Non saprei dire se un’operazione di questo genere sia facile o sia difficile. Quello che mi sembra di intuire è che sia inevitabile, indispensabile.
Qualche volta si ha l’impressione che non si tratti di qualcosa di estremamente difficile, perché quello che sta accadendo da alcuni mesi è determinato da un fenomeno naturale che direttamente e immediatamente coinvolge le forme di pensiero, i processi e le rappresentazioni culturali. Se natura e cultura si combinano, forse la trasformazione dei modi di pensare si può verificare senza grandi fratture. Si potrebbe dire che i mutamenti culturali avvengono in modo naturale. Certo, può sembrare assai approssimativo, ma spesso l’approssimazione è un metodo che consente di adeguarsi alle trasformazioni senza avvertire traumi, senza farsi travolgere dagli accadimenti.
Basta riflettere un istante soltanto sui significati che assumevano fino ad otto mesi fa la vicinanza fra le persone, l’abbraccio, la stretta di mano, tutte quelle manifestazioni frequenti che rientrano nella sfera delle relazioni sociali e amicali.
Quei significati sono completamente cambiati. A volte hanno assimilato il loro contrario. A volte possono anche fare paura. Invece di cercare la vicinanza si cerca in ogni modo di stabilire una distanza. Ci si vieta l’abbraccio, la stretta di mano. Ci stiamo confrontando con un’esperienza che forse non abbiamo mai neppure immaginato. Stiamo conoscendo il senso del vuoto tra un corpo e l’altro, un vuoto che pensiamo possa servire da protezione, possa preservarci dall’insidia.
Abbiamo attribuito significati nuovi a quelle espressioni. Rispetto ad esse abbiamo maturato un pensiero nuovo. Potrebbero sembrare riferimenti marginali ma non lo sono perché costituiscono espressioni del rapporto fra le persone. Molte altre cose, molti altri comportamenti, dipendono da quelli. Molte altre decisioni, molte altre scelte, più o meno importanti, più o meno essenziali, che riguardano la realtà che viviamo ogni giorno.

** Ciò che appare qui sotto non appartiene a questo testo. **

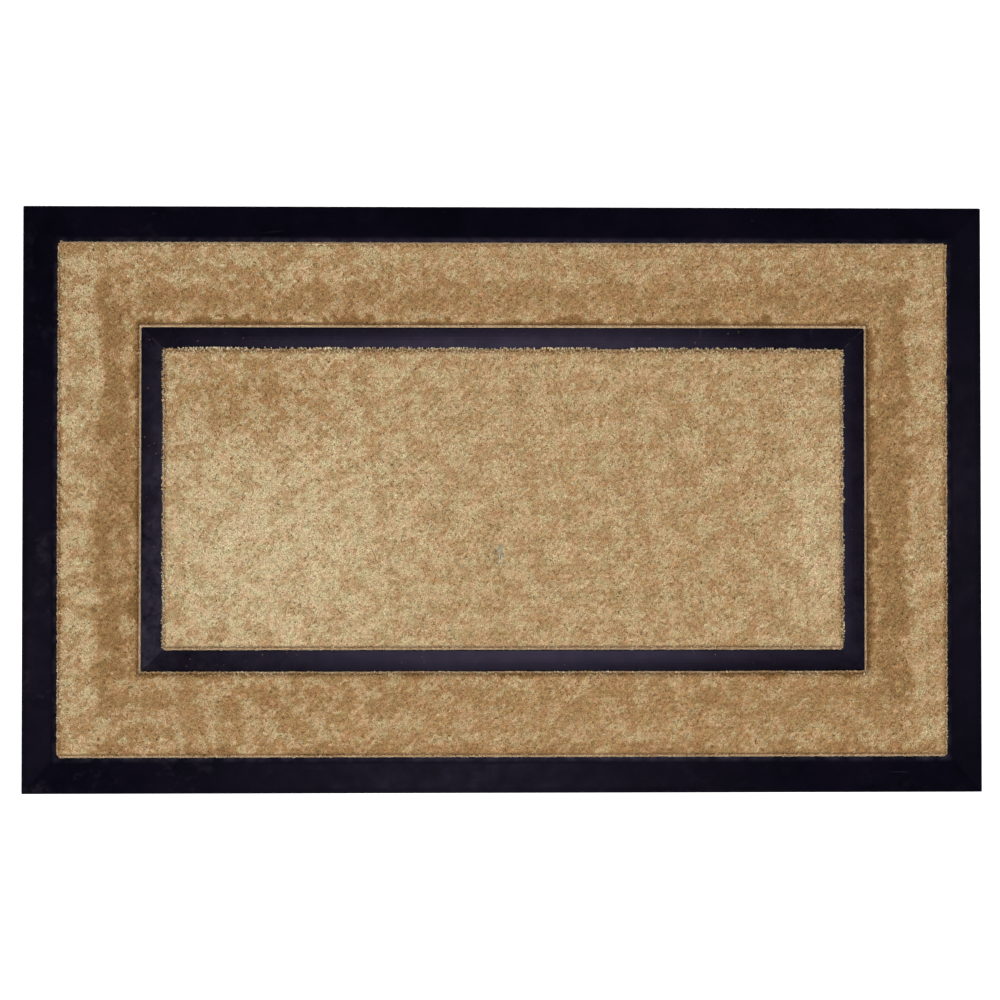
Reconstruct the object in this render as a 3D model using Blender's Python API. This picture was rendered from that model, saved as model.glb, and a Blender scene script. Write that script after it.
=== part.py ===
"""Framed coir door mat: a moulded rubber tray, a raised rubber picture frame, and the coir panels bonded
round the frame and inside it.

Metres, +Z up. The mat lies on the floor at z = 0 with its middle at the origin and its long side along X.
Every piece is a rounded rectangle in plan, so each one is lofted through loops. A loop is (outline, depth,
height, corner radius): it runs the given depth inside an outline, and its height is above the underside of
its own piece.
"""

import math

import bmesh
import bpy
from mathutils import Vector

# Overall size
LENGTH = 0.9144
WIDTH = 0.5588
THICKNESS = 0.0159

# Plan, from the outer edge inwards. The outer coir panel is wider along the long sides than at the ends.
BORDER_WIDTH = 0.0354
RING_END_WIDTH = 0.0784
RING_SIDE_WIDTH = 0.0808
FRAME_WIDTH = 0.0206

# Rubber tray
TRAY_CORNER = 0.0010
EDGE_HEIGHT = 0.0026
EDGE_FILLET = 0.0008
TOE_WIDTH = 0.0060
TOE_HEIGHT = 0.0042
TOE_FILLET = 0.0020
CREST_HEIGHT = 0.0085
CREST_FILLET = 0.0020
CREST_CORNER = 0.0037
LAND_WIDTH = 0.0050
LAND_DROP = 0.0004
FLOOR_SHEET = 0.0024
POCKET_CORNER = 0.0035

# Underside of the tray: a flat band round the edge and short studs in the shallow recess within it
FLOOR_BAND = 0.0180
RECESS_DEPTH = 0.0012
RECESS_DRAFT = 0.0010
STUD_DIAMETER = 0.0100
STUD_TAPER = 0.0008
STUD_PITCH = 0.0450
STUD_SIDES = 8
STUD_ROOT = 0.0006

# Raised picture frame
FRAME_OUTER_CORNER = 0.0012
FRAME_INNER_CORNER = 0.0030
FRAME_FILLET = 0.0010
FRAME_CROWN = 0.0004

# Coir panels and what holds them down
BOND_THICKNESS = 0.0004
BOND_MARGIN = 0.0030
BACKING_THICKNESS = 0.0018
PRESSED_EDGE_WIDTH = 0.0024
PRESSED_EDGE_RISE = 0.0002
PILE_SHOULDER = 0.0016
SHARPEST_CORNER = 0.0003

# Clearance wherever two pieces lie against each other
FIT_GAP = 0.0003

CORNER_STEPS = 5
FILLET_STEPS = 3
SMOOTH_BELOW = math.radians(48)

# Outlines, each the size along X and Y of a rectangle that pieces are set out from
MAT = (LENGTH, WIDTH)
FRAME = (LENGTH - 2 * (BORDER_WIDTH + RING_END_WIDTH), WIDTH - 2 * (BORDER_WIDTH + RING_SIDE_WIDTH))

# Heights that follow from the sizes above
FLOOR_TOP = RECESS_DEPTH + FLOOR_SHEET
BOND_BASE = FLOOR_TOP + FIT_GAP
SEAT = BOND_BASE + BOND_THICKNESS + FIT_GAP
PILE_BASE = SEAT + BACKING_THICKNESS + FIT_GAP

# Edges of the coir panels, each as (outline, depth, corner radius), with the same gap all the way round
RING_OUTER = (MAT, BORDER_WIDTH + FIT_GAP, POCKET_CORNER - FIT_GAP)
RING_INNER = (FRAME, -FIT_GAP, FRAME_OUTER_CORNER + FIT_GAP)
CENTRE_OUTER = (FRAME, FRAME_WIDTH + FIT_GAP, FRAME_INNER_CORNER - FIT_GAP)

# Finishes: material name, colour and roughness
BLACK_RUBBER = ("moulded_rubber", (0.012, 0.011, 0.015, 1), 0.62)
CREAM_PVC = ("pvc_backing", (0.56, 0.44, 0.30, 1), 0.55)
STRAW_COIR = ("coir_fibre", (0.42, 0.28, 0.14, 1), 0.95)
AMBER_ADHESIVE = ("hot_melt_adhesive", (0.45, 0.32, 0.12, 1), 0.40)


def clear_scene():
    for obj in list(bpy.data.objects):
        bpy.data.objects.remove(obj, do_unlink=True)


def material(finish):
    """The Principled material of a finish, made the first time it is asked for."""
    name, colour, roughness = finish
    found = bpy.data.materials.get(name)
    if found:
        return found
    made = bpy.data.materials.new(name)
    made.use_nodes = True
    shader = made.node_tree.nodes["Principled BSDF"]
    shader.inputs["Base Color"].default_value = colour
    shader.inputs["Roughness"].default_value = roughness
    shader.inputs["Metallic"].default_value = 0.0
    return made


def add_object(name, bm):
    """An object that holds the finished bmesh, smooth except along its real edges."""
    mesh = bpy.data.meshes.new(name)
    bm.to_mesh(mesh)
    bm.free()
    mesh.shade_smooth()
    mesh.set_sharp_from_angle(angle=SMOOTH_BELOW)
    obj = bpy.data.objects.new(name, mesh)
    bpy.context.scene.collection.objects.link(obj)
    return obj


def rounded_rectangle(outline, depth, height, radius):
    """Points anticlockwise round the outline, moved in by the depth, with its corners rounded."""
    half_x = outline[0] / 2 - depth - radius
    half_y = outline[1] / 2 - depth - radius
    points = []
    for corner, (side_x, side_y) in enumerate(((1, 1), (-1, 1), (-1, -1), (1, -1))):
        for step in range(CORNER_STEPS + 1):
            angle = math.radians(90 * (corner + step / CORNER_STEPS))
            x = side_x * half_x + radius * math.cos(angle)
            y = side_y * half_y + radius * math.sin(angle)
            points.append((x, y, height))
    return points


def filleted(outline, section):
    """Loops for a section of (depth, height, corner radius, fillet), with each fillet as a short arc.

    The arc's ends lie on the straight runs before and after its corner.
    """
    loops = []
    last = len(section) - 1
    for i, (depth, height, radius, fillet) in enumerate(section):
        if fillet == 0 or i in (0, last):
            loops.append((outline, depth, height, radius))
            continue
        here = Vector((depth, height, radius))
        before = Vector(section[i - 1][:3])
        after = Vector(section[i + 1][:3])
        start = here + (before - here).normalized() * fillet
        end = here + (after - here).normalized() * fillet
        for step in range(FILLET_STEPS + 1):
            t = step / FILLET_STEPS
            point = start * (1 - t) ** 2 + here * 2 * t * (1 - t) + end * t**2
            loops.append((outline, *point))
    return loops


def loft(name, base, loops, finish, parent, closed_section=False):
    """A piece skinned through its loops in turn, with its underside at the base height.

    A closed section joins the last loop back to the first, which makes a frame. Otherwise the first
    and last loops are filled in, which makes a slab.
    """
    bm = bmesh.new()
    rows = []
    for loop in loops:
        rows.append([bm.verts.new(point) for point in rounded_rectangle(*loop)])
    spans = list(zip(rows, rows[1:]))
    if closed_section:
        spans.append((rows[-1], rows[0]))
    else:
        bm.faces.new(rows[0])
        bm.faces.new(rows[-1])
    for lower, upper in spans:
        for i in range(len(lower)):
            bm.faces.new((lower[i - 1], lower[i], upper[i], upper[i - 1]))
    bmesh.ops.recalc_face_normals(bm, faces=bm.faces)
    obj = add_object(name, bm)
    obj.data.materials.append(material(finish))
    obj.parent = parent
    obj.location.z = base
    return obj


def stud_field():
    """The studs as one helper shape, each a short tapered post that ends just inside the rubber sheet."""
    span_x = LENGTH - 2 * (FLOOR_BAND + RECESS_DRAFT)
    span_y = WIDTH - 2 * (FLOOR_BAND + RECESS_DRAFT)
    columns = int(span_x / STUD_PITCH)
    rows = int(span_y / STUD_PITCH)
    height = RECESS_DEPTH + STUD_ROOT
    bm = bmesh.new()
    for column in range(columns):
        for row in range(rows):
            x = ((column + 0.5) / columns - 0.5) * span_x
            y = ((row + 0.5) / rows - 0.5) * span_y
            post = bmesh.ops.create_cone(
                bm,
                cap_ends=True,
                segments=STUD_SIDES,
                radius1=STUD_DIAMETER / 2 - STUD_TAPER,
                radius2=STUD_DIAMETER / 2,
                depth=height,
            )
            bmesh.ops.translate(bm, verts=post["verts"], vec=(x, y, height / 2))
    obj = add_object("stud_field", bm)
    obj.hide_render = True
    obj.display_type = "WIRE"
    return obj


def rubber_tray(parent):
    """Floor sheet, bevelled border and studs in one moulding.

    The border climbs from a thin toe to a crest, then drops a little to a level land beside the coir.
    """
    section = [
        (FLOOR_BAND + RECESS_DRAFT, RECESS_DEPTH, TRAY_CORNER, 0),
        (FLOOR_BAND, 0, TRAY_CORNER, 0),
        (0, 0, TRAY_CORNER, EDGE_FILLET),
        (0, EDGE_HEIGHT, TRAY_CORNER, EDGE_FILLET),
        (TOE_WIDTH, TOE_HEIGHT, TRAY_CORNER, TOE_FILLET),
        (BORDER_WIDTH - LAND_WIDTH, CREST_HEIGHT, CREST_CORNER, CREST_FILLET),
        (BORDER_WIDTH, CREST_HEIGHT - LAND_DROP, POCKET_CORNER, 0),
        (BORDER_WIDTH, FLOOR_TOP, POCKET_CORNER, 0),
    ]
    tray = loft("rubber_tray", 0, filleted(MAT, section), BLACK_RUBBER, parent)
    studs = tray.modifiers.new("studs", "BOOLEAN")
    studs.operation = "UNION"
    studs.solver = "EXACT"
    studs.object = stud_field()


def picture_frame(parent):
    """The raised rubber rail between the coir panels, slightly crowned, with rounded edges."""
    crown = CREST_HEIGHT - SEAT
    shoulder = crown - FRAME_CROWN
    middle_corner = (FRAME_OUTER_CORNER + FRAME_INNER_CORNER) / 2
    section = [
        (0, 0, FRAME_OUTER_CORNER, 0),
        (0, shoulder, FRAME_OUTER_CORNER, FRAME_FILLET),
        (FRAME_WIDTH / 2, crown, middle_corner, FRAME_WIDTH / 4),
        (FRAME_WIDTH, shoulder, FRAME_INNER_CORNER, FRAME_FILLET),
        (FRAME_WIDTH, 0, FRAME_INNER_CORNER, 0),
    ]
    loft("picture_frame", SEAT, filleted(FRAME, section), BLACK_RUBBER, parent, closed_section=True)


def moved(edge, distance):
    """An (outline, depth, corner radius) edge moved further in, or out if the distance is negative."""
    outline, depth, radius = edge
    return (outline, depth + distance, radius)


def sheet(name, base, thickness, outer, inner, finish, parent):
    """A flat sheet inside its outer edge, with a hole where it has an inner edge."""
    loops = []
    for edge, heights in ((outer, (0, thickness)), (inner, (thickness, 0))):
        if edge:
            outline, depth, radius = edge
            loops += [(outline, depth, height, radius) for height in heights]
    loft(name, base, loops, finish, parent, closed_section=inner is not None)


def adhesive(name, outer, inner, parent):
    """A film of adhesive that stops short of both edges of the piece it holds down."""
    outer = moved(outer, BOND_MARGIN)
    if inner:
        inner = moved(inner, -BOND_MARGIN)
    sheet(name, BOND_BASE, BOND_THICKNESS, outer, inner, AMBER_ADHESIVE, parent)


def coir_edge(edge, inwards):
    """Loops up one edge of a coir panel: inwards is 1 at its outer edge and -1 at the edge of its hole.

    The outermost strip is pressed down to the rubber's level, and the pile stands up inside it.
    """
    outline, start, corner = edge
    pressed_top = CREST_HEIGHT + PRESSED_EDGE_RISE - PILE_BASE
    pile_top = THICKNESS - PILE_BASE
    steps = [
        (0, 0),
        (0, pressed_top),
        (PRESSED_EDGE_WIDTH, pressed_top),
        (PRESSED_EDGE_WIDTH, pile_top - PILE_SHOULDER),
        (PRESSED_EDGE_WIDTH + PILE_SHOULDER / 3, pile_top - PILE_SHOULDER / 3),
        (PRESSED_EDGE_WIDTH + PILE_SHOULDER, pile_top),
    ]
    loops = []
    for distance, height in steps:
        radius = max(corner - inwards * distance, SHARPEST_CORNER)
        loops.append((outline, start + inwards * distance, height, radius))
    return loops


def coir_panel(label, outer, inner, parent):
    """A panel of coir with its backing and adhesive. It is a ring if it has an inner edge."""
    adhesive(f"{label}_panel_adhesive", outer, inner, parent)
    sheet(f"{label}_panel_backing", SEAT, BACKING_THICKNESS, outer, inner, CREAM_PVC, parent)
    loops = coir_edge(outer, 1)
    if inner:
        loops += reversed(coir_edge(inner, -1))
    loft(f"{label}_panel_coir", PILE_BASE, loops, STRAW_COIR, parent, closed_section=inner is not None)


def main():
    clear_scene()
    mat = bpy.data.objects.new("door_mat", None)
    bpy.context.scene.collection.objects.link(mat)
    rubber_tray(mat)
    frame_outer = (FRAME, 0, FRAME_OUTER_CORNER)
    frame_inner = (FRAME, FRAME_WIDTH, FRAME_INNER_CORNER)
    adhesive("picture_frame_adhesive", frame_outer, frame_inner, mat)
    picture_frame(mat)
    coir_panel("outer", RING_OUTER, RING_INNER, mat)
    coir_panel("centre", CENTRE_OUTER, None, mat)


main()
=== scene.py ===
import math

import bmesh
import bpy
import numpy as np
from mathutils import Euler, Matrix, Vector


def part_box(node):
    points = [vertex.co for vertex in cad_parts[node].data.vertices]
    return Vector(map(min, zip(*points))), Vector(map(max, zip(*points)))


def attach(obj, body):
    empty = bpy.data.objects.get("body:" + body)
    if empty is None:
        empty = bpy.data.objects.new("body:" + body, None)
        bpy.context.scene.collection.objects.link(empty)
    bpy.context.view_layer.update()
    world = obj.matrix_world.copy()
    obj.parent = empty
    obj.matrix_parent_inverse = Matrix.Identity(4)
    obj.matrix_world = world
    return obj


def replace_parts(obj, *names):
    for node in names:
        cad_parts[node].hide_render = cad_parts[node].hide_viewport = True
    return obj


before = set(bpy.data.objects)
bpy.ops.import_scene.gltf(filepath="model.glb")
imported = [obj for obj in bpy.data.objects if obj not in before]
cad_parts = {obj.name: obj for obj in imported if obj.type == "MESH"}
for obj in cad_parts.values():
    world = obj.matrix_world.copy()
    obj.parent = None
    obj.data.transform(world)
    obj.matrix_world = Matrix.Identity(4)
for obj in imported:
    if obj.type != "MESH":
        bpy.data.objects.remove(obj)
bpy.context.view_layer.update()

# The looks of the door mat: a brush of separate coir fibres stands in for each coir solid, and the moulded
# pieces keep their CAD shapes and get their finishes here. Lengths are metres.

SEED = 7

# The pressed lip round each coir panel, which is wider where the nap leans away from it, and the matted
# foot of the pile inside it
LIP_WIDTH = 0.0008
LIP_WIDER = 0.0008
LIP_ROUND = 0.0005
LIP_DROP = 0.0002
BED_STEP = 0.0025
BED_HEIGHT = 0.0045
BED_SLOPE = 0.0035
BED_ROUGHNESS = 0.0004
CORNER_ROUND = {"outer": 0.0032, "centre": 0.0027}

# Short fibres pressed flat on the lip, which end raggedly about at the panel's edge
PRESSED_SPACING = 0.0006
PRESSED_LENGTH = (0.0012, 0.0022)
PRESSED_PAST_EDGE = (-0.0005, 0.0006)
PRESSED_LIFT = (0.00010, 0.00028)

# Upright fibres. A lean is how far a tip moves sideways for each unit that it climbs.
FIBRE_SPACING = 0.00105
FIBRE_RADIUS = (0.00016, 0.00034)
FIBRE_SIDES = 3
FIBRE_ROOT = 0.0003
FIBRE_FLARE = 1.15
FIBRE_SPREAD = 0.15
FIBRES_PER_PIECE = 24000
NAP_LEAN = 0.28
NAP_SWIRL = 0.12
TUFT_LEAN = 0.12
EDGE_SPLAY = 0.14
EDGE_SPLAY_REACH = 0.0025
EDGE_UNEVENNESS = 0.0005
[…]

La fila. In ogni piccolo paese, in ogni grande città ci sono persone che fanno la fila. Pazientemente. Rassegnatamente. Si fa la fila per qualsiasi faccenda, dappertutto. Per rendersi conto della necessità di un pensiero nuovo non è necessario confrontarsi con la complessità delle forme della politica, dell’economia, della sanità, della formazione, del lavoro. Basta osservare gli altri, osservare se stessi, nelle faccende di ogni giorno. La fila. Ad almeno un metro uno dall’altro. Ordinatamente. Con la mascherina. Molto spesso in silenzio. Senza protestare. Al fare la fila abbiamo dato un significato nuovo di precauzione per se stessi e per gli altri. Non avevamo mai pensato la fila in questa maniera; non le avevamo mai dato questo significato. Stiamo consegnando significati nuovi ai verbi vivere, convivere, condividere, comunicare, partecipare.
Allora, forse il pensiero nuovo è già maturato o sta maturando innanzitutto nelle piccole storie di ogni giorno, nei gesti consueti, nei comportamenti consueti, nei rapporti tra esistenze che si incontrano da sempre, tra quelle che si incontrano per la prima volta. Sta maturando in modo naturale. Una condizione della natura sta realizzando la trasformazione di una condizione della cultura.
Probabilmente è stato sempre così. La storia in fondo si ripete, anche in questo. E’ stato sempre così, quando ci ha fatto piacere e quando ci è dispiaciuto. Adesso ci dispiace. Adesso speriamo di poter tornare presto ai significati che abbiamo messo da parte, al pensiero vecchio al quale siamo affezionati, di cui sentiamo una profonda nostalgia. Al pensiero nuovo, in questo caso, saremmo veramente felici di poter rinunciare.